- From: Rick Jelliffe <ricko@topologi.com>
- Date: Tue, 14 Jan 2003 00:55:29 +1100
- To: <www-xml-blueberry-comments@w3.org>
The 1.1 spec has an ambiguity: it is not clear whether the various productions for characters apply to the characters that can appear in the infoset or the characters that can appear in the text of a document. Until 1.1, I don't think this was a problem, because no such distinction existed. In 1.1, the control characters are in this category. I believe the correct way out is: 1) To clarify that the productions relate to the characters that can appear in the infoset 2) To make control character rejection a part of input conditioning. This may be best done by renaming s2.11 "End-of-Line and Control Code Handling" and adding the following text: "It is a well-formedness error for control characters (characters in the range 0x00 to 0x1F and 0x7F to 0x9F) to appear in an external parsed entity, with the exception of the whitespace characters in the previous paragraph.
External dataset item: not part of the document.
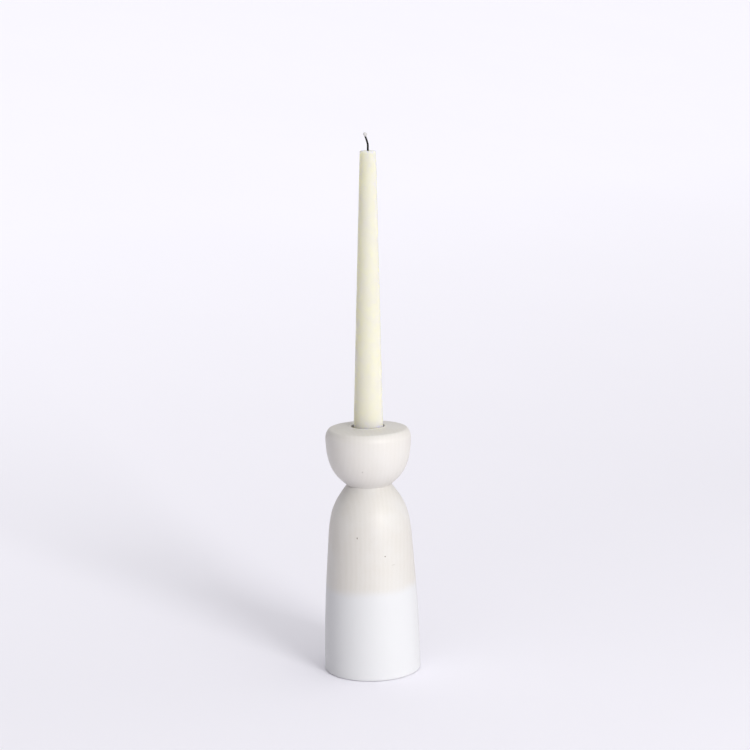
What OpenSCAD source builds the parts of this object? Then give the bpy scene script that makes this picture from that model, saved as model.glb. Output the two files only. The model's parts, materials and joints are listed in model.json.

Control characters, except 0x00, must be marked up using numeric characer references." 3) To reviseproduction 2 to be [2] Char ::= [#01 - #xD7FF] | [#xE000-#xFFFD] | [#x10000-#x10FFFF] I believe the WG could fairly claim that is a change in expression not in intent, and so perhaps does not require a new CR? It would also prevent the horrible problem of the current formulation that control characters cannot appear in entities without causing a WF error, and would have to be escaped (and re-escaped for each level of depth of the entity reference.) It is clearly bogus to expect the expression of a character to be dependent on its use in references &amp;amp;#01;! Furthermore, it is against ISO 8879. Furthermore it is unusable and confusing for people. Cheers Rick Jelliffe P.S. Another approach, which may fit in with some implementations better, would be to revise production 2 to be [2] Char ::= [#01 - #x10FFFF] then add a disconnected production for the allowed values of an external parsed entity [x] EPE_Char ::= #x9 | #xA | #xD | [#x20-#x7E] | #x85 | [#xA0-#xD7FF] | [#xE000-#xFFFD] | [#x10000-#x10FFFF] and then add a disconnected production for the allowed values for the value of an NCR [x] NCR_Char ::= [#x01-#xD7FF] | [#xE000-#xFFFD] | [#x10000-#x10FFFF] In other words, make it clear that you don't need to to multiple checks: just when you bring a character in, and when you derefence a NCR.
Received on Monday, 13 January 2003 08:55:21 UTC